Taylor Expansion Analysis

Question

I have been given a "help function" (direct translated) $g(t)=\ln(2+t)$, for $|t|< 1$. Show that: $$ \biggl|g(t)-\Bigl(\ln(2)+\frac{t}{2}\Bigr)\biggr| \leq \frac{1}{2}t^2$$ For all $|t|\leq 1$. I am a bit lost here as it does not look like an exercise we previously have solved. Normally I would evaluate the remainder and see that it is less than $\frac{M_n}{(n+1)!}|x-x_0|^{n+1}$. However, it does not seem possible in this assignment.
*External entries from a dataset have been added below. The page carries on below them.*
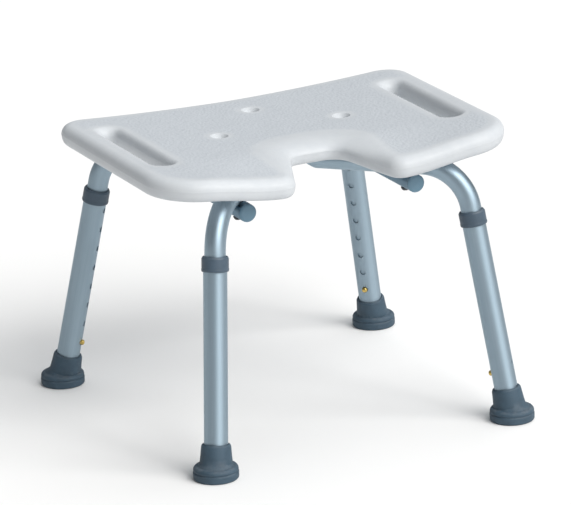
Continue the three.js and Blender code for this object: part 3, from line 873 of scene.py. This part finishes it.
skinValues = {
    "seam": 90,  # degrees round the tube where the sheets start and end
    "edge": 0.3,  # the bevel at the ends and round the holes
    "holeSides": 20,
    "ringSides": 18,
    "ringAway": 1.4,  # from a hole's edge to the ring of points round it
    "clearance": 2.2,  # from a hole's edge to the nearest other point
}


def tubeSkin(along, length, outer, wall, holes, rows, columns=48, section=None):
    # a closed tube from an outer and an inner sheet, which meet at both ends and round every hole
    # holes are (distance along, angle, radius); along gives the frame at a distance
    edge = skinValues["edge"]
    inner = outer - wall
    start = math.radians(skinValues["seam"])
    rows = sorted({edge, length - edge} | {row for row in rows if edge < row < length - edge})

    def place(angle, distance, radius):
        x, y = radius * math.cos(angle), radius * math.sin(angle)
        if section:
            x, y = section(angle, distance, radius)
        return along(distance) @ Vector((x, y, 0))

    def holeAngle(hole):
        return start + (math.radians(hole[1]) - start) % (2 * math.pi)

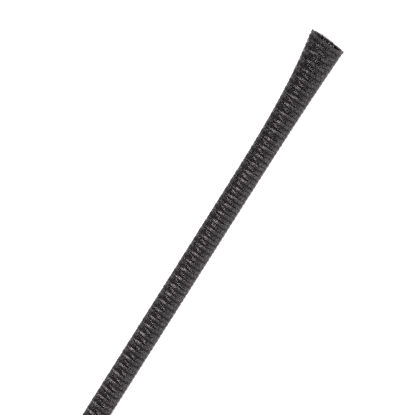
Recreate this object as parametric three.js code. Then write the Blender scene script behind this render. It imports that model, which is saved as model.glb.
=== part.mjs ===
// A braided expandable sleeve for cables: one length of tubular braid of plastic
// monofilament, cut square at one end and opened into a lopsided mouth at the other.
// Millimetres, +Z up. The sleeve lies along X with its mouth towards +X, and rests on z = 0.
import * as THREE from "three";

// Body of the sleeve, at rest
const LENGTH = 305; // one foot, as such sleeving is cut
const OUTER_DIAMETER = 8;
const WALL = 0.6; // two crossing layers of 0.25 mm filament and their bulge

// Mouth: how far each side swings out by the cut edge, and the length over which it does
const FLARE_LENGTH = 60;
const FLARE_LEFT = 3.8; // +Y side
const FLARE_RIGHT = 0.8; // -Y side

// Facets
const SIDES = 24;
const FLARE_STEPS = 14;

const BODY_RADIUS = OUTER_DIAMETER / 2;
const MOUTH_X = LENGTH / 2;

// How far the mouth has opened at x, from 0 where the body ends to 1 at the cut edge.
function opening(x) {
  const share = Math.max(0, 1 - (MOUTH_X - x) / FLARE_LENGTH);
  return share ** 3;
}

// Outer radius at x, the mean of the left and the right side.
function outerRadius(x) {
  return BODY_RADIUS + (opening(x) * (FLARE_LEFT + FLARE_RIGHT)) / 2;
}

// Stations along the sleeve: the plain end, then the steps of the mouth.
function stations() {
  const xs = [-MOUTH_X];
  for (let i = 0; i <= FLARE_STEPS; i += 1) {
    xs.push(MOUTH_X - FLARE_LENGTH * (1 - i / FLARE_STEPS));
  }
  return xs;
}

// The wall's section, turned about the sleeve's own axis: up the outside, back down the bore.
function wallProfile() {
  const outside = stations().map((x) => new THREE.Vector2(outerRadius(x), x));
  const bore = outside.map((p) => new THREE.Vector2(p.x - WALL, p.y)).reverse();
  return [...outside, ...bore, outside[0].clone()];
}

// The turned tube, laid along X with a facet underneath. Each ring of it is then moved
// sideways by the difference of the two flares and raised so that all rings share one
// lowest line: the sleeve lies flat on what carries it, and its mouth opens up and left.
// The cut edge, the widest ring, stays centred on y = 0.
function sleeveGeometry() {
  const turned = new THREE.LatheGeometry(wallProfile(), SIDES);
  turned.rotateY(Math.PI / SIDES);
  turned.rotateZ(-Math.PI / 2);
  const facetDrop = Math.cos(Math.PI / SIDES);
  const position = turned.getAttribute("position");
  for (let i = 0; i < position.count; i += 1) {
    const x = position.getX(i);
    const sideways = ((opening(x) - 1) * (FLARE_LEFT - FLARE_RIGHT)) / 2;
    position.setY(i, position.getY(i) + sideways);
    position.setZ(i, position.getZ(i) + outerRadius(x) * facetDrop);
  }
  turned.computeVertexNormals();
  return turned;
}

const filament = new THREE.MeshStandardMaterial({
  color: 0x2b2a2b,
  roughness: 0.45,
  metalness: 0,
});

const sleeve = new THREE.Mesh(sleeveGeometry(), filament);
sleeve.name = "braided_sleeve";

const part = new THREE.Group();
part.add(sleeve);

export default part;
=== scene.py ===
"""A braided expandable sleeve for cables, lying on a pale floor.

The sleeve is a tubular braid of black polyester monofilament: 18 ribbons of filaments wind
to the right and 18 to the left, each over one and under one. One end is opened into a
lopsided mouth. Both ends have the fused rim that a hot knife leaves.
Everything is in metres, in the row frame: X along the sleeve towards its mouth, Z up.
"""

import math

import bpy
import numpy as np
from mathutils import Matrix, Vector


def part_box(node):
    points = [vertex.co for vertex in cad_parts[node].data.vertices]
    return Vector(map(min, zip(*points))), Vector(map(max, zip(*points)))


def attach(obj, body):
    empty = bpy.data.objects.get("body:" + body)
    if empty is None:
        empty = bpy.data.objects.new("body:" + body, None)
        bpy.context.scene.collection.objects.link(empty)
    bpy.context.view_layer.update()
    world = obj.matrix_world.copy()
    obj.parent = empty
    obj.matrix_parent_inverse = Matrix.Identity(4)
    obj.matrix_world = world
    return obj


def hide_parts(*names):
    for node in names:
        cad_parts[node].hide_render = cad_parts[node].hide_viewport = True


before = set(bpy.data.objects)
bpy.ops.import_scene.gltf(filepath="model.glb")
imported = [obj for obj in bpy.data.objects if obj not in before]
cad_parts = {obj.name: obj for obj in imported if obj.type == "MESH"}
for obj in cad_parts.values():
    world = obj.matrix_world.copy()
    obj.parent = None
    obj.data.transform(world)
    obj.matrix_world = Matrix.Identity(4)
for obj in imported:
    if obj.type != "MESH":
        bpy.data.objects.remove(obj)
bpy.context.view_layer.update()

MM = 0.001

# The sleeve's outside, as the part's solid has it; the braid stands PROUD of it
LOW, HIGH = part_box("braided_sleeve")
END_X, MOUTH_X = LOW.x, HIGH.x
BODY_RADIUS = 4 * MM
PROUD = 0.15 * MM
FLARE_LENGTH = 60 * MM
FLARE_LEFT = 3.8 * MM
FLARE_RIGHT = 0.8 * MM

# The braid. The number of filaments in a ribbon and their width can't be read in the photo:
# real ones are assumed to be nearer 0.25 mm, below a pixel, so three coarser ones are drawn
CARRIERS = 18
RIBBON = 3
FILAMENT = 0.4 * MM
PITCH = 3.25 * MM
MOUTH_PITCH = 3.1 * MM
LIFT = 0.31 * MM
FLATNESS = 2.6
CROWN = 0.1 * MM
SKEW = 0.135
MOUTH_SKEW = 0.06
LOWER_CUT = 0.08
# Opening, looseness and wandering of the ribbons, as shares at the mouth and radians
MOUTH_SPREAD = 0.55
MOUTH_SWELL = 0.3
MOUTH_SHIFT = 0.15
LOOSE_BODY, LOOSE_MOUTH = 0.006, 0.02
STRAY_BODY, STRAY_MOUTH = 0.002, 0.006
LOOSE_WAVE = 30 * MM
STRAY_WAVE = 15 * MM
SHADE_WAVE = 25 * MM
# Painted shade on the filaments' shine: full below this swing, gone over this range above it,
# and how much of it is painted on the outer side of a ribbon's edge filaments
PAINTED_SHADE_BELOW = 0.78
PAINTED_SHADE_FADE = 0.17
SIDE_PAINTED_SHADE = 0.8
# Phases of the rings round each top: close together where a filament starts to dip, so that
# the tops shade flat
STATIONS = (-0.34, -0.17, -0.14, -0.1, 0.1, 0.14, 0.17, 0.34)
SIDES = 5
PIECES_A_HAND = 3
WIDE_SIDE = math.radians(-50)
CALM_LENGTH = 1.6 * MM

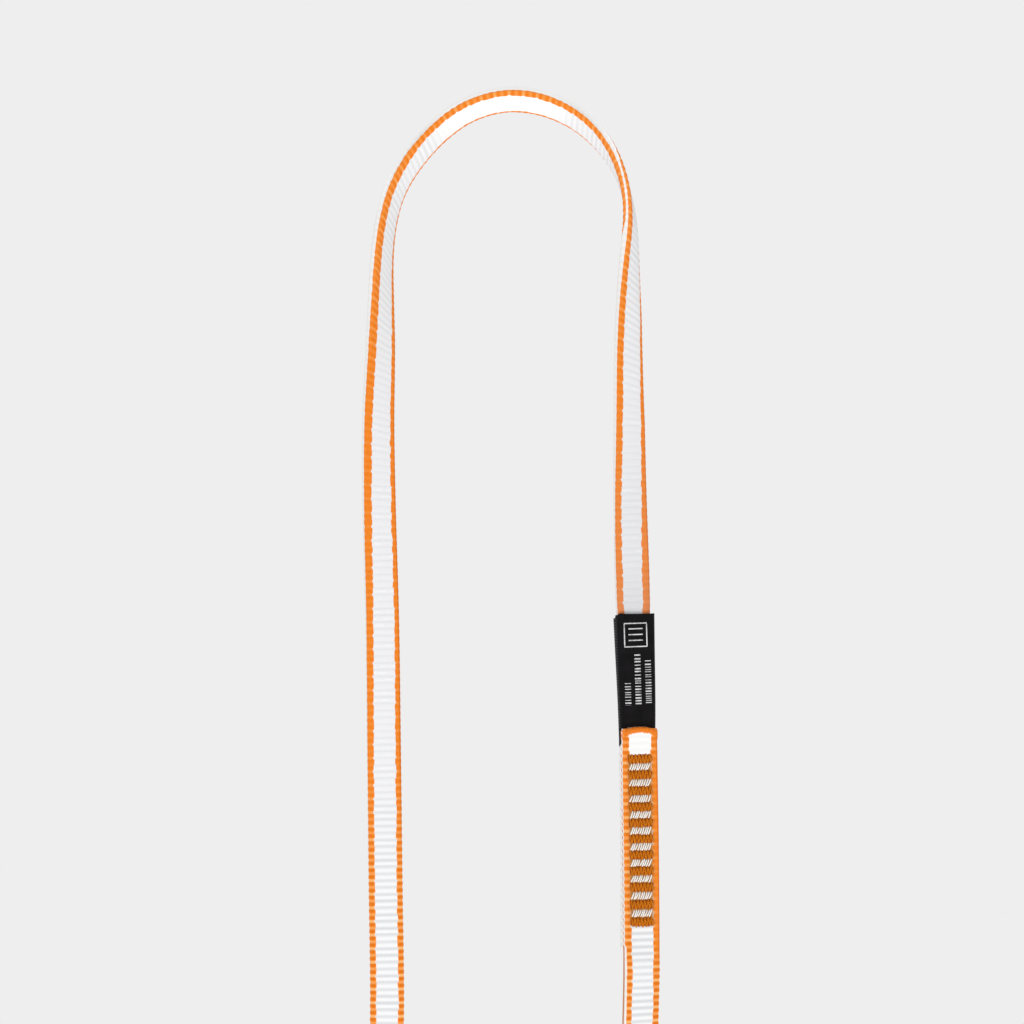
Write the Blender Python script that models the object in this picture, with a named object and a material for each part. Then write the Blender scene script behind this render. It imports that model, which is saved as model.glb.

We have also been given a function $f(x)=\ln(2+x^3) \ , \ |x|\leq1$ where I've found $T_3(x)=\ln(2)+1/2 x^3$. I cannot see how this would help me here though...

Answer 1

Hint:

Rewrite $g(t)=\ln2\bigl(1+\frac t2\bigr)=\ln 2+\ln\bigl(1+\frac t2\bigr)$ and observe that $$\ln\Bigl(1+\frac t2\Bigr)=\frac t2-\frac{t^2}8+\frac{t^3}{24}-\dotsm$$ is an alternating series for $0<t<1$, so you can apply Leibniz' estimate for the error.

If $-1<t<0$, it is still more obvious.